Tuesday, January 22, 2013

The Climate Change Endgame

It's a good thing Obama mentioned climate change on Monday, but it's practically too late. The Climate Change Endgame "It is abundantly clear that the target of a 2-degree Celsius limit to climate change was mostly derived from what seemed convenient and doable without any reference to what it really means environmentally. Two degrees is actually too much for ecosystems. Tropical coral reefs are extremely vulnerable to even brief periods of warming. The elevated atmospheric CO2 also has raised the acidity of the oceans, which affects the ability of coral and mollusks such as oysters to build shells and skeletons. A 2-degree world will be one without coral reefs (on which millions of human beings depend for their well-being).

At current global warming of 0.8-0.9 degrees, the fingerprints of climate change can be seen virtually everywhere in nature. The coniferous forests of western North America are currently experiencing massive tree mortality because climate change has tipped the balance in favor of native bark beetles. The Amazon seems to be edging close to dieback in the southern and southeastern portions of the great forest.

At essentially double that current temperature increase, there undoubtedly will be massive extinctions and widespread ecosystem collapse. The difficulty of trying to buffer and manage change will increase exponentially with only small increments of warming.

In addition, the last time the planet was 2 degrees warmer, the oceans were four to six (perhaps eight) meters higher. We may not know how fast that will happen (although it is already occurring more rapidly than initially estimated), but the end point in sea-level rise is not in question. A major portion of humanity lives in coastal areas and small island states that will go under water. The site of the Earth Summit and Rio+20 will disappear under water fairly early on.
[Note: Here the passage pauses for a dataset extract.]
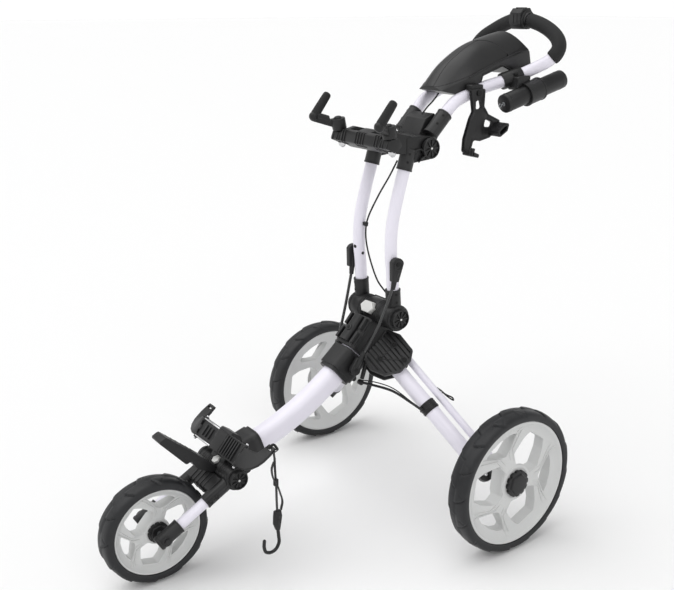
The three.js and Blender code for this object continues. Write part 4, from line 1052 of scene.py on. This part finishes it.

More than a 2-degree increase should be unimaginable. Yet to stop at 2 degrees, global emissions have to peak in 2016. The Carbon Tracker organization has examined fossil-fuel investments around the world (including 1,200 new coal plants) and determined that they would lead to a 6-degree world. A recent World Bank report indicates the bank cannot fulfill its development mission in a 4-degree world. Given what we know about planetary biology, 2 degrees seems nightmarish as it is."

For less hope here's These 14 fossil-fuel projects could make our climate goals impossible. "The International Energy Agency estimates that the world can only burn about a third of its proven oil, gas, and coal reserves to have a good chance of keeping global warming below the 2°C threshold. And according to Ecofys, these 14 projects alone have the potential to burn through 30 percent of those reserves by 2030 — making those climate goals extremely difficult to reach."